В тексте писательница проходится по культурной и социальной истории с рыхлилкой современного видения мира. Ей удается одновременно удерживать в поле зрения увлекательную историю человеческих изобретений, связанных с садоводством (например, зеркало Клода для улавливания пейзажа или ров-аха), и печальную социальную подоплеку возникновения европейских садов. На страницах книги возникают авторы и тексты: Мильтон с его «Потерянным раем», крестьянский поэт Джон Клэр, Уильям Моррис, близкий к прерафаэлитам поэт и дизайнер, известный своими рисунками обоев… Лэнг любуется растениями и их названиями: «Nectaroscordum siculum, то есть лук сицилийский, и Fritillaria persica с тяжелыми красными колокольчиками. Gladiolus byzantinus, эремурусы и Narcissus poeticus, известный под названием «фазаний глаз» за чашечку с красной каймой посередине белых лепестков»…
Писательница распутывает символические значения сада и читает композиции садов прошлого как сообщения, и всё же не перестает вопрошать, можно ли любоваться гармонией растений, если за ней стоят отнятые и похищенные жизни других людей (крестьян после огораживания, рабов в колониях и др.). В России с землей связаны другие акценты и сюжеты – это часто тоже территория свободы, однако не привилегированных классов, а как раз тех, чье время стоит так дешево, что проще перейти на натуральное хозяйство. Но побег к природе в поисках объяснения, что за жизнь мы проживаем, и почему она такова – это, пожалуй, общее. Миф об эдеме обновляется в идеях и людях, пытаясь воплотиться в каждом новом времени.
Это созвучно стихотворению Е. Михайлик, в котором Сад пробивается сквозь человека:
…Я уже знал, чего оно хочет. Или они. Слово. Сад. Сады. И зачем ему/им так нужен лингвист нашей школы. Конечно я понимал последствия, Я плохой, но социал-демократ. Я не могу сказать "нет" существу, Желающему кодифицировать свою речь, Обрести возможность коммуникации. ……………………………………… Не только мы хотим вернуться назад. Ему тоже нас не хватает.

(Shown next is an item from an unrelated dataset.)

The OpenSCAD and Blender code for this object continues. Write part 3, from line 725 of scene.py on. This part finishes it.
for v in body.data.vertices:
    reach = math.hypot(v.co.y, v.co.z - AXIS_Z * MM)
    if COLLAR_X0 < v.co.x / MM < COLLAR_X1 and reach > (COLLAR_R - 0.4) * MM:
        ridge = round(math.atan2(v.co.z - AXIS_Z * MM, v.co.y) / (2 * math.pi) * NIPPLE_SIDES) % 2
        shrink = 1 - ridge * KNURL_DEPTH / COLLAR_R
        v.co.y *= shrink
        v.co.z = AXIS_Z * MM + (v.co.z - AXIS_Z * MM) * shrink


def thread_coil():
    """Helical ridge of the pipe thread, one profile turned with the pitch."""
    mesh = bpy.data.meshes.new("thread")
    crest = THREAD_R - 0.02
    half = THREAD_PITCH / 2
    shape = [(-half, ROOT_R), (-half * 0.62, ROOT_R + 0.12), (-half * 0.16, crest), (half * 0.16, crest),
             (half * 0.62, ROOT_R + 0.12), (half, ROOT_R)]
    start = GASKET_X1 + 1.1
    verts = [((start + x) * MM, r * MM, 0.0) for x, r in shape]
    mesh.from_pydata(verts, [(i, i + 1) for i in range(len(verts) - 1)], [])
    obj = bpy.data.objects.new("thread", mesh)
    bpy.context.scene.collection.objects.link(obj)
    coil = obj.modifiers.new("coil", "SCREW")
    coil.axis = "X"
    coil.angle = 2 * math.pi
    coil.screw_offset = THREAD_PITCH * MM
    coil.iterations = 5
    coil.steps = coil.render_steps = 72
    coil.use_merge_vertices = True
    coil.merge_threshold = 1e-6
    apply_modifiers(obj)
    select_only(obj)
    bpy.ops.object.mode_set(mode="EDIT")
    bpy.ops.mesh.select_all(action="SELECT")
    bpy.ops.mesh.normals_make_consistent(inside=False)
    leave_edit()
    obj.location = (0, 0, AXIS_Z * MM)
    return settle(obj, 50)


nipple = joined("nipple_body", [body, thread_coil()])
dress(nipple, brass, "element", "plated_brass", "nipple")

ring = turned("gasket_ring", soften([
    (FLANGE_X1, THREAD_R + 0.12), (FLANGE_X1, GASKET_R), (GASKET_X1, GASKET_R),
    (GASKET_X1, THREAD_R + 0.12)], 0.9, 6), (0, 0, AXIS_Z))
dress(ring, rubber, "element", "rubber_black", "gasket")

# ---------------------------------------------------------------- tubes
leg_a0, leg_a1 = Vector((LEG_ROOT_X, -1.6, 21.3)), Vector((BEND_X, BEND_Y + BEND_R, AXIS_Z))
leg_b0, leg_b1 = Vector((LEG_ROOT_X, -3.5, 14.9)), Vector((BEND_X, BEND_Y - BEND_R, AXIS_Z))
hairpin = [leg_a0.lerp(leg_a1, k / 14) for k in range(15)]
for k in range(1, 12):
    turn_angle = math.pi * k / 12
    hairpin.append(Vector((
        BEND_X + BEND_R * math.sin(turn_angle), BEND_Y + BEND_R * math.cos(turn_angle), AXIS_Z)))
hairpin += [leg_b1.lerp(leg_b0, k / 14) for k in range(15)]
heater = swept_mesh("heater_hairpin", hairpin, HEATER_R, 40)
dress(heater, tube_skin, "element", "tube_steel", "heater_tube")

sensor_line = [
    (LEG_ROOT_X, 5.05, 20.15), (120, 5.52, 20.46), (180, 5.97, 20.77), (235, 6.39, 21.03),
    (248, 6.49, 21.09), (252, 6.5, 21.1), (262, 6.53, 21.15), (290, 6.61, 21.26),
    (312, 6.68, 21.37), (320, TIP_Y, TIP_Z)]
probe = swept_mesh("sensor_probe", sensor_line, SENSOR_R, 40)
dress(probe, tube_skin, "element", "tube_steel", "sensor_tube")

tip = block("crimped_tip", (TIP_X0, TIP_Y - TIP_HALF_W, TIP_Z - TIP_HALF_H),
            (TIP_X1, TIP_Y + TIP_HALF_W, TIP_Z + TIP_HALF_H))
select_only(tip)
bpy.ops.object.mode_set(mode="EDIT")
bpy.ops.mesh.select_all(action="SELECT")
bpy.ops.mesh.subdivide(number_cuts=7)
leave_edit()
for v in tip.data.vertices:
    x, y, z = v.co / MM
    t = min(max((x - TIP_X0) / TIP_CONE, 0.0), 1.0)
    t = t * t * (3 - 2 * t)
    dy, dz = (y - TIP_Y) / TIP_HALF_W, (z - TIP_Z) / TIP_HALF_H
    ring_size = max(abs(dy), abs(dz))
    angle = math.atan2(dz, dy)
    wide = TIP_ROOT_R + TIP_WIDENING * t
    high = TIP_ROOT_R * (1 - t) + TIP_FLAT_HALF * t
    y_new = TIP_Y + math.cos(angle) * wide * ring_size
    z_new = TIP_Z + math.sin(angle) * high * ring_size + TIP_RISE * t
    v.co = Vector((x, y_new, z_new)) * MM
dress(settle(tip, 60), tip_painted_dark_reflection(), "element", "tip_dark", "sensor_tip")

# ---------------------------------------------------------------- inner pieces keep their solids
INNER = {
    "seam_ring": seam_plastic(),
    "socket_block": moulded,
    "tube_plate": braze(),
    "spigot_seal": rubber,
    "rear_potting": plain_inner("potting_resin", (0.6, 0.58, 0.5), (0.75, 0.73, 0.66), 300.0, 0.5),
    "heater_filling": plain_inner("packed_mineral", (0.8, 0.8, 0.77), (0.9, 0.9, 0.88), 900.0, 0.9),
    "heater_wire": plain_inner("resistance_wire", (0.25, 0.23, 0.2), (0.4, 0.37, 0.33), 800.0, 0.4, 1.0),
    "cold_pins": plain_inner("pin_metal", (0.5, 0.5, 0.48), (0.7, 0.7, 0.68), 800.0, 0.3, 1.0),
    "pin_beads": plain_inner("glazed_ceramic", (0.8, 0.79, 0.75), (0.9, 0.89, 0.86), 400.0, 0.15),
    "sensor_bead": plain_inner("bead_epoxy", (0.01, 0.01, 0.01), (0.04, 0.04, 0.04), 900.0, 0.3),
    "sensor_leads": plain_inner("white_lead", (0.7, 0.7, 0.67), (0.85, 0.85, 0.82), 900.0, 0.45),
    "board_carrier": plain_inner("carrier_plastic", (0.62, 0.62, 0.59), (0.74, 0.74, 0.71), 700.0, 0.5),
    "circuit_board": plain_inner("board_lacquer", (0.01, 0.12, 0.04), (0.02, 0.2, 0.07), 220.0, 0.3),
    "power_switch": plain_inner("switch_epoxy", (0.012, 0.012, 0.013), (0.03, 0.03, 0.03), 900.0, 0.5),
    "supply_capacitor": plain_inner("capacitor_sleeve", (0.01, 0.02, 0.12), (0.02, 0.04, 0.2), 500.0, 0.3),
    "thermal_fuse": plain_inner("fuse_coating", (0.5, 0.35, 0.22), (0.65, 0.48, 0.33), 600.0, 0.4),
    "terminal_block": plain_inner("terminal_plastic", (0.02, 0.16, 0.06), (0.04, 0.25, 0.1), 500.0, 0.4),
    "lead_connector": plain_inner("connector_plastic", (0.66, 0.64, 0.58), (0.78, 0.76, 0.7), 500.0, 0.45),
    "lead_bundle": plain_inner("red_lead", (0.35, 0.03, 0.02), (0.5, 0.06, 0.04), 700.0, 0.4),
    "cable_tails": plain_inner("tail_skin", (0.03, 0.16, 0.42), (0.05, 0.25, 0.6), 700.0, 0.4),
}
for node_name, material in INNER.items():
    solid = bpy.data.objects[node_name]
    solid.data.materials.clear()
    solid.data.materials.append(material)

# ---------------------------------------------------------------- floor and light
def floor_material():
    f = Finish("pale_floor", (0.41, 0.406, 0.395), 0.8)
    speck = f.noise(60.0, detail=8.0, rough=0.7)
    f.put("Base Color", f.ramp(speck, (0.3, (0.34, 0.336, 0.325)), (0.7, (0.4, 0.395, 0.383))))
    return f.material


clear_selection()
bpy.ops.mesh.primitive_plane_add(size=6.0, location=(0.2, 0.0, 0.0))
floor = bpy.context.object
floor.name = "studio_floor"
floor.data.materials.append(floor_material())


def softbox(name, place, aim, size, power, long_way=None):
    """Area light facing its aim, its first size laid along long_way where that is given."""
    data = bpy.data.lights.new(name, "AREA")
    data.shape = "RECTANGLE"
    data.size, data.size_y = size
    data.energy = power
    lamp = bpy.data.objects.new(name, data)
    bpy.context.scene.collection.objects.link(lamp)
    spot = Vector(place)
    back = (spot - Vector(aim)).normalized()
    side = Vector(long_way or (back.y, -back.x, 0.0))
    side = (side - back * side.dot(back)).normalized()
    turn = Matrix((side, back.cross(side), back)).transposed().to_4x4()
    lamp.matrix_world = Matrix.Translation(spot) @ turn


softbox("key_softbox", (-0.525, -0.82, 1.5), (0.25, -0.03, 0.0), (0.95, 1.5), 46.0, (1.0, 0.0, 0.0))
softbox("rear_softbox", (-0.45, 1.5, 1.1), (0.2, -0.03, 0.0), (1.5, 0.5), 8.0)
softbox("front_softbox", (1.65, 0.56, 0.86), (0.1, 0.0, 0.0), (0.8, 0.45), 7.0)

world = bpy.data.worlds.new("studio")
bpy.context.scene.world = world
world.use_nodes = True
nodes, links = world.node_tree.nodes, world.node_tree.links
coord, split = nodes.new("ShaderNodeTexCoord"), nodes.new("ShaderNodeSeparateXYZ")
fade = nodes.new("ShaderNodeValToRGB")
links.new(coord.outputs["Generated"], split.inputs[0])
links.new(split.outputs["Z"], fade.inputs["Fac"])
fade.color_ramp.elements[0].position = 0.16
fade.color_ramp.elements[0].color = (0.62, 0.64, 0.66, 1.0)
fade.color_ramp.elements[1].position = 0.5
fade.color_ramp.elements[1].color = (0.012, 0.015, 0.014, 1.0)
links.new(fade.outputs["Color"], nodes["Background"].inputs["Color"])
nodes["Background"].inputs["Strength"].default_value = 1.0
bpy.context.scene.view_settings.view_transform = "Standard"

Вывод, напрашивающийся после прочтения книги Лэнг: в саду укрыться от времени невозможно. Напротив, копание в земле, как и копание в себе приводит не к эскапизму, а к осознанию, что временем и контекстом пронизано всё.
Смешение научного, метафорического и документального есть и в «Темной материи» Осе Берг. «Научный и псевдонаучный язык, геологические и биологические термины, топонимы (нефтяной конь, пресмыкающиеся, 4.5 реактор, экскаваторы, Довре — норвежский горный ландшафт, возможно, относящий к норвежским корням Берг) смешиваются с мифологемами, неологизмами и англицизмами, прозаический нарратив перемежается с верлибрами, языковые игры ассоциируются с эстетикой дистанцирования и иронией», – пишет переводчица Н. Воинова.

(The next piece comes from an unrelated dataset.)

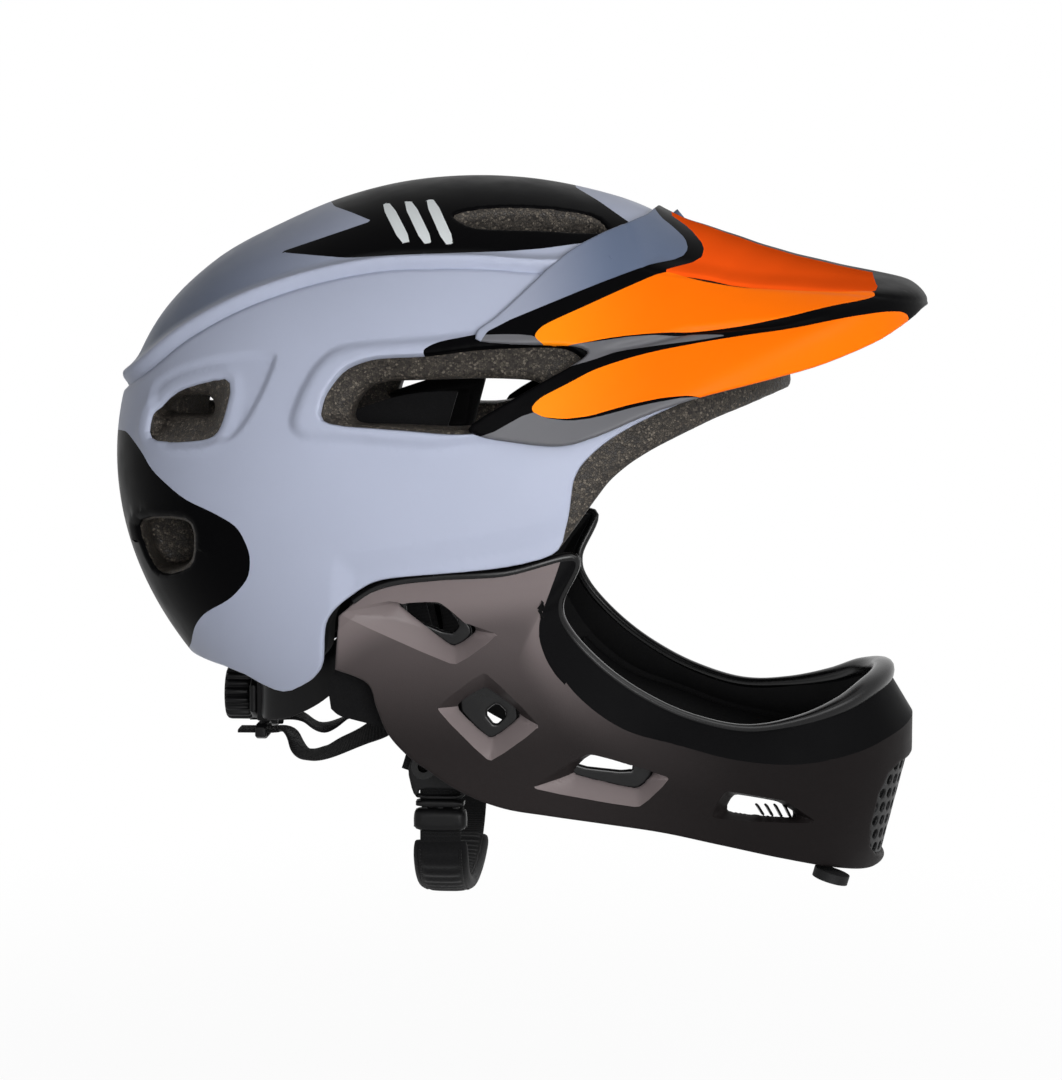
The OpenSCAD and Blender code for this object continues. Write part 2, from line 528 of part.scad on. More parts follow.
nape_route = [[-27.5, on_foam(-29, -45), -45], [-27.5, on_foam(-29, -53), -53],
    [-27.3, on_foam(-29, -63) - 0.8, -63],
    [-26, hang_y + 1, -82], [-22, hang_y - 1.4, -100], [-19.5, hang_y - 3, -110], [-23.5, hang_y - 6, -119],
    [-33, 57 + wider * 0.8, -125.5], [-43.5, 51 + wider * 0.5, -131.2], [-53, 41 + wider * 0.3, -135.6],
    [-61, 28, -136.6], [-68.6, 16.4, -131.3], [-76, 15.5, -131], [-88, 15.5, -131]];
nape_across = [[1, 0, 0], [1, 0, 0], [1, 0, 0], [1, 0, 0], [1, 0, 0.1], [0.9, 0.3, -0.1], [0.6, 0.7, -0.4],
    [0.2, 1, -0.4],
    [0.1, 1, -0.3], [0, 1, -0.1], [0, 1, 0], [0, 1, 0], [0, 1, 0], [0, 1, 0]];
module nape_strap_left() color([0.04, 0.04, 0.05])
    ribbon(curve(nape_route, 3), rear_web_w, web_t * 0.8, curve(nape_across, 3));
module nape_strap_right() mirror([0, 1, 0]) nape_strap_left();

// Chin strap
module strap_divider_left() color([0.1, 0.1, 0.1]) translate([hang_x, hang_y + 1.2,
    eyelet_z - 5]) rotate([90, 0, 0])
    difference() {
        linear_extrude(2.4) polygon([[-8.4, -7.6], [-10.4, -5], [-12.2, 3], [-11, 8], [-7.5, 10.4],
        [-2.5, 9.6], [1, 6.5],
            [9.4, -0.5], [10.4, -5], [8.4, -7.6]]);
        translate([eyelet_x - hang_x, 5, -1]) cylinder(d = 7.4 + 2 * run_gap, h = 5, $fn = 48);
        translate([-8.2, -6.2, -1]) cube([16.4, 2.6, 5]);
    }
module strap_divider_right() mirror([0, 1, 0]) strap_divider_left();

// Places its children at the buckle, with +Z up along the strap
module at_buckle() translate([hang_x, -strap_y, buckle_z]) children();

module short_chin_strap() color([0.04, 0.04, 0.05])
    translate([hang_x - 7.8, -strap_y - web_t / 2, buckle_z + 5]) cube([15.6, web_t,
    strap_top - buckle_z - 5]);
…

Если в прозе Лэнг происходит аналитическое разложение культурной памяти на компоненты, то поэзия Берг синтетична и мифологична. Образы вызывают в памяти эпос и другие фольклорные тексты:
Окровавленные маховые перья пальнули из моей руки, я же темными плавниками прочесала воду…
Эта поэзия визуальна и сюрреалистична. Образы возникают посредством бриколлажа (по Леви-Строссу), когда несочетающиеся вещи, находясь рядом, производит неожиданный смыслообразующий эффект. Как и в мифе, в «Темной материи» человек, земля и внеземное неразделимы, образы перетекают друг в друга, отчего и читатель чувствует проницаемость границ собственного «я». На смену метафоре, разделяющей субъект и объект сравнения, и этим делающей мир подконтрольным, приходит мифологическая цельность и синкретизм.

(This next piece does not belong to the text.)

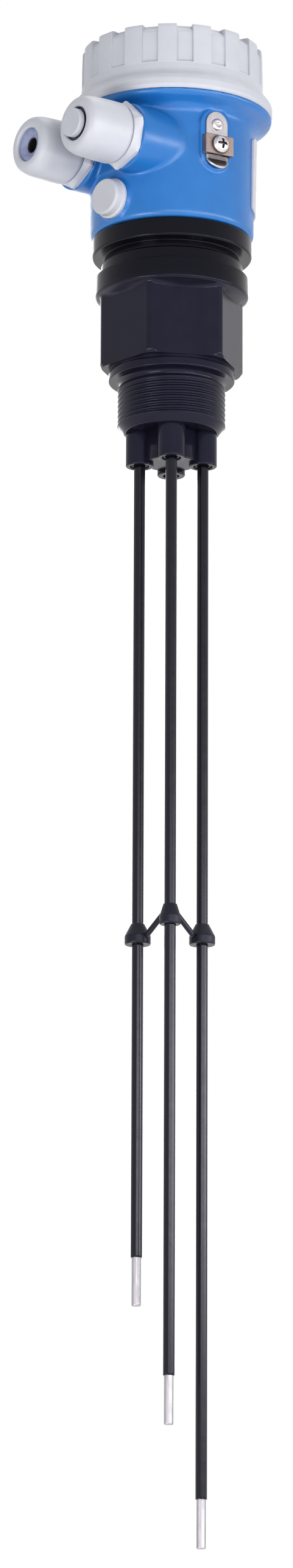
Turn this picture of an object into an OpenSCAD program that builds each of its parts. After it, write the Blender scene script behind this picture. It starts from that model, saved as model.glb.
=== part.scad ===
// Multi-rod electrode level switch with a plastic housing
// Millimetres, +Z up. The origin is on the axis, in the sealing plane of the process thread.
// The front is -Y. Both cable entries look to the front left.

/* [Process connection] */
// Major diameter of the parallel pipe thread
thread_d = 47.8; // [30:0.1:60]
// Length of the thread below the sealing plane
thread_length = 24; // [18:0.5:30]
// Width across the flats of the wrench hexagon
hex_af = 56.8; // [50:0.1:60]
// Height of the wrench hexagon
hex_height = 31.4; // [20:0.1:36]
// Diameter of the round bar that the hexagon is cut from
hex_bar_d = 64.4; // [60:0.1:66]
// Diameter of the collar above the hexagon
collar_d = 67.8; // [64:0.1:70]
// Diameter of the ring that carries the housing
seat_ring_d = 71.2; // [68:0.1:72]

/* [Electrodes] */
// Distance of each rod from the axis
rod_circle_r = 14; // [12:0.1:16]
// Diameter of the steel rods
rod_d = 4; // [3:0.1:5]
// Outer diameter of the insulating sleeves
sleeve_d = 5; // [4.5:0.1:6]
// Depth of the short rod's tip below the sealing plane
short_rod = 414; // [300:1:500]
// Depth of the medium rod's tip below the sealing plane
medium_rod = 467; // [320:1:600]
// Depth of the long rod's tip below the sealing plane
long_rod = 518; // [340:1:800]
// Bare length at each tip
bare_tip = 21; // [10:0.5:30]
// Depth of the spacer below the sealing plane
spacer_depth = 255.5; // [100:0.5:300]

/* [Housing] */
// Outer diameter of the housing at its foot
body_d = 72.8; // [70:0.1:76]
// Diameter of the shoulder that the cover lands on
flange_d = 89.2; // [86:0.1:92]
// Wall thickness of the housing
wall = 3.6; // [3:0.1:4]
// Height of the housing's foot above the sealing plane
body_base_z = 66; // [64:0.5:68]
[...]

Я упираюсь мышечными связками в машины, бьющиеся глубоко в ране…
Кто это говорит? Земля, будучи травмированной, начавшая осваивать человеческий язык? Женщина, в которой проснулся голос материи как таковой? Нет ничего неживого, но и живое не исключительно, а состоит из тех же элементов, что остальной мир.
Я тащу, я тащу, я тащу свою волочащуюся структуру вдоль глинистых, неряшливо перелатанных склонов речного желоба. Я такая горькая, такая влажная, что рот смазывает полость сластью в кровь искусанного гемоглобина…
Грубость отдельных образов работает на эстетику правды. Не всё можно расслышать, но ничто не фальшивит. Природа Берг не гармонична, не пейзажна и не добра. Относительно привычной для русскоязычной классической поэзии картины этот взгляд остраняет. Стихи созвучны сегодняшнему дню, хочется вчитываться в них, чтобы пугаться, принимать обреченность, и уже с этим знанием заново искать смыслы. Высаживать их в измученную землю, прятать в молчании и бережно хранить, потому что всё очень хрупко.